Pour l'expert du jihadisme Jean-Pierre Filiu, interrogé sur Europe 1, la radicalisation du tueur s'inscrit dans un "itinéraire de déviance progressive" dont l'étape déterminante se déroule en Afghanistan. Il "se reconstruit dans un ailleurs qui est par définition inaccessible", analyse-t-il. Plongé dans cette culture qu'il ne connaît pas, "il devient un autre. [Mohamed Merah] devient Younès el Franci." Surtout, il revient avec "une mission". Il a tué sept personnes en l'exécutant, avant d'être retrouvé par les enquêteurs puis abattu par les hommes du Raid. 

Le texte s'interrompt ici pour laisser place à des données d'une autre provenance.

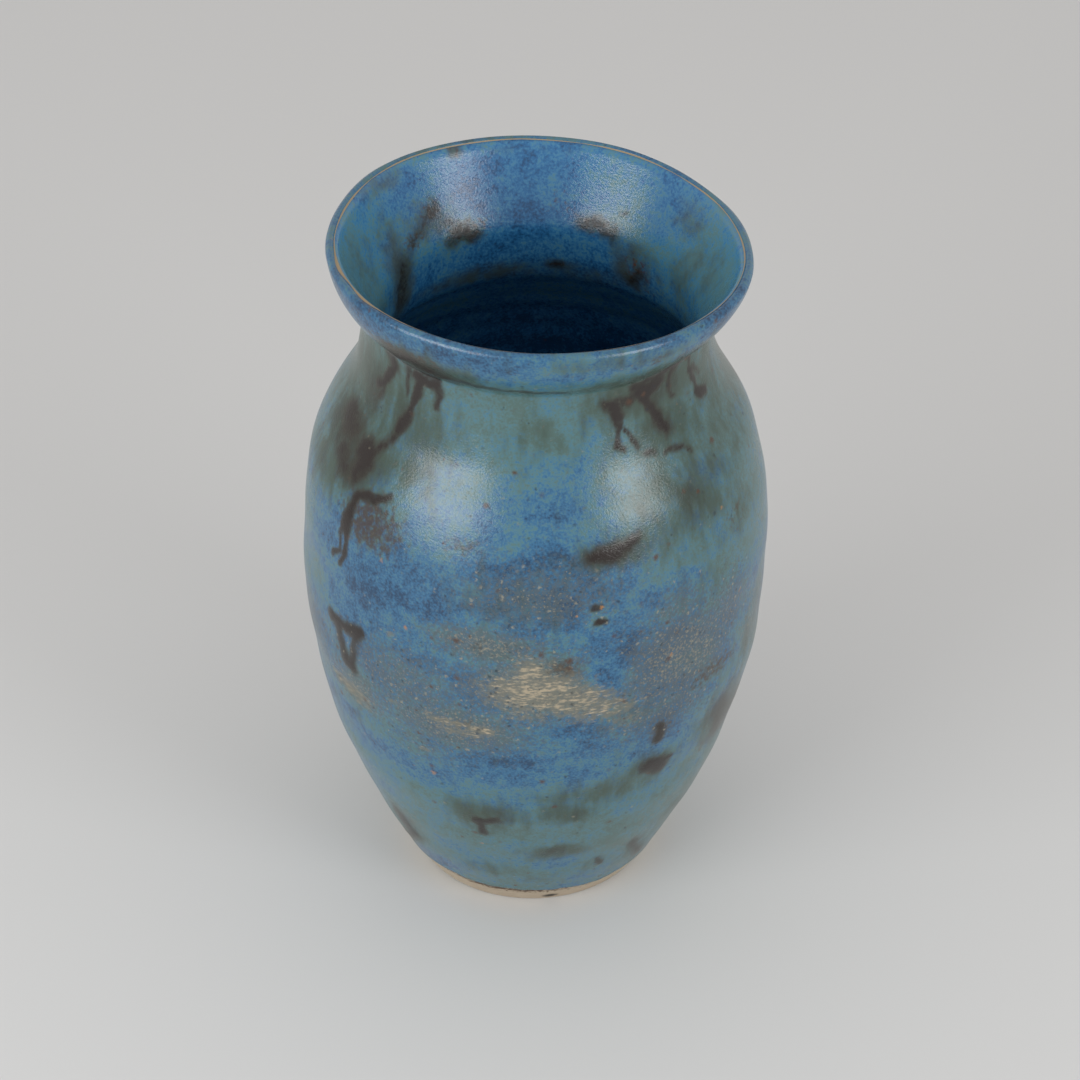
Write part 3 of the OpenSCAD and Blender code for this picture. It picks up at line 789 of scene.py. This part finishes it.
def clay_pot(finish):
    """The clay from the middle of its underside, out over the recess and the standing ring, up the
    wall, over the lip and down to the middle of the floor. It is sunk a little where it is glazed."""
    across = np.linspace(0.5, FOOT["inner"] - FOOT["recess"], 40)
    recess = np.column_stack([across, FOOT["recess"] + 0.10 * np.sin(2 * math.pi * across / 3.4)])
    slope = np.linspace((across[-1], FOOT["recess"]), (FOOT["inner"], 0), 5)[1:]
    ring = np.column_stack([np.linspace(FOOT["inner"], FOOT["outer"], 8)[1:-1], np.zeros(6)])
    under = np.vstack([recess, slope, ring])
    # The rows are close together at the glaze's lower edge, in the neck's hollow and at the lip
    s = np.concatenate([
        np.linspace(0, 16, 36),
        np.linspace(20, HOLLOW[0], 34),
        np.linspace(HOLLOW[0] + 1, HOLLOW[1], 40),
        np.linspace(HOLLOW[1] + 1, WALL_STOP - 3, 3),
        np.linspace(WALL_STOP - 2, LINER_START + 2, 24),
        np.linspace(LINER_START + 4, CLAY.length - 0.5, 70),
    ])
    azimuth = ring_of_azimuths(len(s))
    wall_s = np.tile(s[:, None], (1, COLUMNS))
    edge = CLAY.up_outside(glaze_edge(azimuth[0]))
    covered = (smooth_step(0, 0.6, wall_s - edge)
               - smooth_step(-0.3, 0.3, wall_s - WALL_STOP)
               + smooth_step(-0.3, 0.3, wall_s - LINER_START))
    radius, height = CLAY.at(wall_s, opened_throat(wall_s) - SUNK * covered)
    under_glaze = np.where(wall_s < 30, np.exp(-((edge - wall_s - 0.8) / 2.6) ** 2), 0)
    flame = 0.35 + 0.65 * np.exp(-((azimuth + 12) / 26) ** 2)
    marks = {
        "burnt": under_glaze * flame,
        "smudge": np.exp(-((azimuth - 9) / 5) ** 2 - ((height - 2.6) / 1.5) ** 2),
        "blush": 0.5 + 0.5 * waves(azimuth, height, 2, 60, 1.2),
        "lip": smooth_step(HEIGHT - 12, HEIGHT - 8, height),
    }
    rows = len(under)
    flat = [np.tile(under[:, k:k + 1], (1, COLUMNS)) for k in (0, 1)]
    piece = turned_piece("clay_pot", ring_of_azimuths(rows + len(s)), np.vstack([flat[0], radius]),
                         np.vstack([flat[1], height]), closed=False)
    for name, values in marks.items():
        store(piece, name, np.vstack([np.zeros((rows, COLUMNS)), values]))
    ride_as(piece, "clay_body", finish)


# ---------------------------------------------------------------- studio

def studio():
    """A plain pale table top, pale light from all round, and two large softboxes that stand in front
    of the pot on its left and right."""
    reach, sides = 3.0, 96
    ring = [(reach * math.cos(2 * math.pi * k / sides), reach * math.sin(2 * math.pi * k / sides), 0)
            for k in range(sides)]
    mesh = bpy.data.meshes.new("table_top")
    mesh.from_pydata(ring, [], [list(range(sides))])
    floor = bpy.data.objects.new("table_top", mesh)
    bpy.context.scene.collection.objects.link(floor)
    # Laminate pressed between dull plates: a pale, even top with only a faint, wide sheen
    material, tree = new_finish("matt pale laminate")
    shader = add(tree, "ShaderNodeBsdfPrincipled", {"Base Color": linear("#d4d6d6"), "Roughness": 0.6})
    add(tree, "ShaderNodeOutputMaterial", {0: shader.outputs[0]})
    mesh.materials.append(material)

    world = bpy.data.worlds.new("soft light")
    world.use_nodes = True
    world.node_tree.nodes.clear()
    sky = add(world.node_tree, "ShaderNodeBackground", {"Color": linear("#f2eeec"), "Strength": 0.76})
    add(world.node_tree, "ShaderNodeOutputWorld", {0: sky.outputs[0]})
    bpy.context.scene.world = world
    distance = 1.1
    raised = Vector((0, 0, 0.50))
    tipped = Vector((0, 0, 0.05))
    for name, azimuth, width, power in (("left_softbox", -48, 0.74, 6.3), ("right_softbox", 50, 0.5, 4.5)):
        light = bpy.data.lights.new(name, "AREA")
        light.shape = "RECTANGLE"
        light.size = width
        light.size_y = 0.52
        light.energy = power
        lamp = bpy.data.objects.new(name, light)
        angle = math.radians(azimuth)
        away = Vector((math.sin(angle), -math.cos(angle), 0.0)) * distance
        lamp.location = away + raised
        lamp.rotation_euler = (away + tipped).to_track_quat("Z", "Y").to_euler()
        lamp.visible_camera = False
        bpy.context.scene.collection.objects.link(lamp)
    bpy.context.scene.view_settings.view_transform = "Standard"


set_up_camera()
clay_pot(clay_finish())
outside_coat(outside_finish())
liner_coat(inside_finish())
studio()
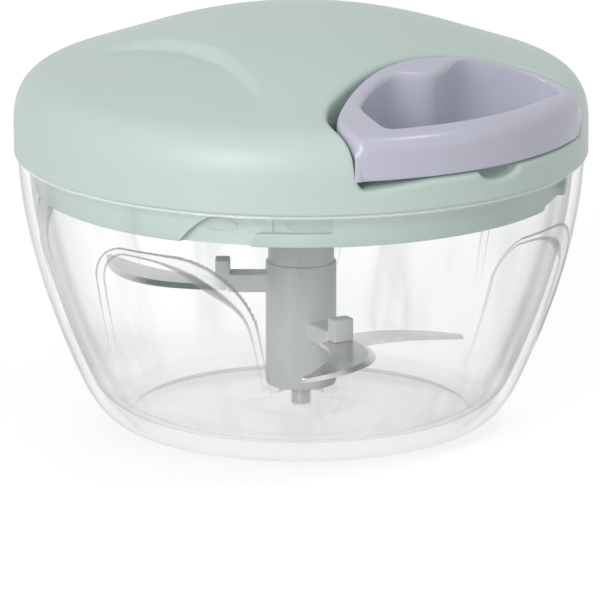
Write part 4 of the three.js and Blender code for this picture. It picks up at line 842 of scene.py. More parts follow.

Mohamed Merah, un "profil atypique" par Europe1fr

Vendredi, une question persiste : la tragédie aurait-elle pu être évitée ? En mettant l'accent sur son profil psychologique particulier, la DCRI entend démontrer qu'elle n'a pas fauté, ni tardé à retrouver un homme qui "semble s'être radicalisé seul", selon Bernard Squarcini, indépendamment de tout réseau terroriste. 

Si des liens réels avec Al-Qaïda sont établis, les conséquences politiques pourraient être graves pour ce service né en 2008 de la fusion des Renseignements généraux (RG) et de la Direction de la surveillance du territoire (DST).